Johnny Wild brings legends back to life in sold-out shows at Savannah Center 

One reason Dwane and Sherry Ellerbach moved to The Villages is that Johnny Wild “ain’t nothing but a hound dog.”

Andy Matchett as Roy Orbison.

Put it this way: they couldn’t find Johnny Wild and the Delights doing Elvis back home in Iowa, so the Ellerbachs picked up stakes and moved to The Villages in April.

They were in the front row Wednesday for the “Original Legends” concert by Wild – Andy Matchett – and the Delights. The multi-talented group played two sell-out shows in Savannah Center featuring the music of Buddy Holly, Roy Orbison and Presley.

“We came here two years ago on a vacation and saw Johnny Wild,” said Sherry Ellerbach. “We love this band and have been coming back to see them ever since. Johnny Wild isn’t the only reason we moved to The Villages, but he was a big reason we came here.”

Matchett and his band were percolating in hot, roots-rock form throughout the concert. As usual, he nailed Buddy Holly and Roy Orbison.

Although Matchett didn’t quite match Elvis’ physical appearance, he swiveled with style, and more importantly, brought authenticity to Presley’s musical heritage.

“Elvis is a challenge,” Matchett said before the show.

How do you sing like the King?

“You soften the consonants; wiggle your hips and shake your shoulders,” Matchett said.

From left, Randy Coole, Andy Matchett and Simon Palombi.

He did just that in a rollicking and emotional Elvis’ set to close the concert. Matchett had plenty of help from the rest of the band: Simon Palombi, keyboards/guitar; Randy Coole, drums; and Abraham Couch on bass. Amanda Warren and Whitney Abell-Couch provided back-up vocals and also sang some solo songs.

Matchett brought out the Memphis Sun Studio sound on Elvis’ “That’s Alright Mama” and “Good Rockin’ Tonight.” There was more of a pop flavor to “Return to Sender.”

Matchett turned up the heat and caught the shakes on “Heartbreak Hotel.” He roared through “One Night With You” and “Don’t Be Cruel.”

Villagers Sherry and Dwane Ellerbach say one of the reasons they moved to The Villages was to be able to see Johnny Wild and the Delights perform.

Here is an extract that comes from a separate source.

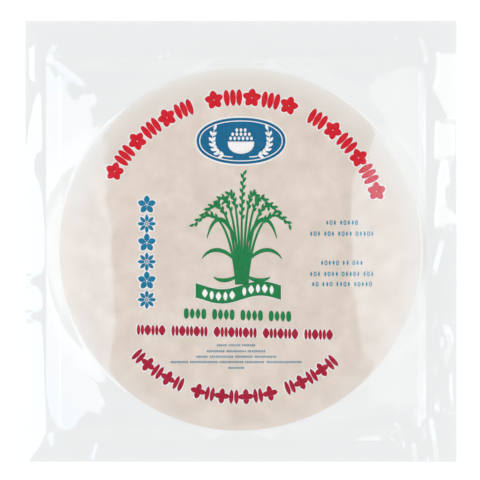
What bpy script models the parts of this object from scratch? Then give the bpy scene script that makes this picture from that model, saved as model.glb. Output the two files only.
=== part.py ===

But the most powerful and moving Elvis’ number was a surprise – an obscure ballad called “They Remind Me Too Much of You.” Elvis sang the song in the 1963 movie “It Happened at the World’s Fair.”

Matchett delivered the soft, melancholy number while playing an acoustic guitar. He turned it into an aching musical soliloquy.

“That’s why this band is so entertaining,” Sherry Ellerbach said. “They have great style and energy; but it’s the music that matters most. They bring in the right pitch, volume and sound.”

Andy Matchett plays Buddy Holly.

Matchett opened the show with a solid Buddy Holly set, with such classics as “Peggy Sue,” “Not Fade Away,” “It’s So Easy” and “Everyday.”

Wearing thick black glasses, and a white sport coat, Matchett looked he stepped out of 1957. Holly and The Crickets helped popularize rock and roll and Matchett paid homage to them by closing his set with a torrid “Oh Boy!”.

Amanda Warren, left, and Whitney Abell-Couch.

Roy Orbison offers a different sound.

Orbison could rock with the best of them, as Matchett did on “Ooby Dooby” and “I Got a Woman.” But Orbison could hit the high notes like an opera singer.

Andy Matchett as Johnny Wild pays tribute to Elvis.

Matchett was up to the task on “Only the Lonely” and – especially – “Crying.” Then he closed in raucous style with “Oh, Pretty Woman.”

Johnny Wild and the Delights are far from a one-man band. Palombi offered some wicked guitar licks and also played keyboards. He sang “Whole Lot of Shakin’ Goin’ On” and “Wooly Bully.”

Coole surprised with a hard-driving vocal on Eddie Cochran’s “Twenty Flight Rock.” Abell-Couch and Warren combined for sweet ‘50s’ harmony on “Mr. Sandman” and “Lollipop.”

Warren rocked on Wanda Jackson’s “Let’s Have A Party,” while Abell-Couch brought a female lead to Spencer Davis’ “Gimme Some Lovin’”.

Johnny Wild fans, from left, Dwane and Sherry Ellerbach, Bob Jankowski, Mary Cote, and bottom, Vic Cote.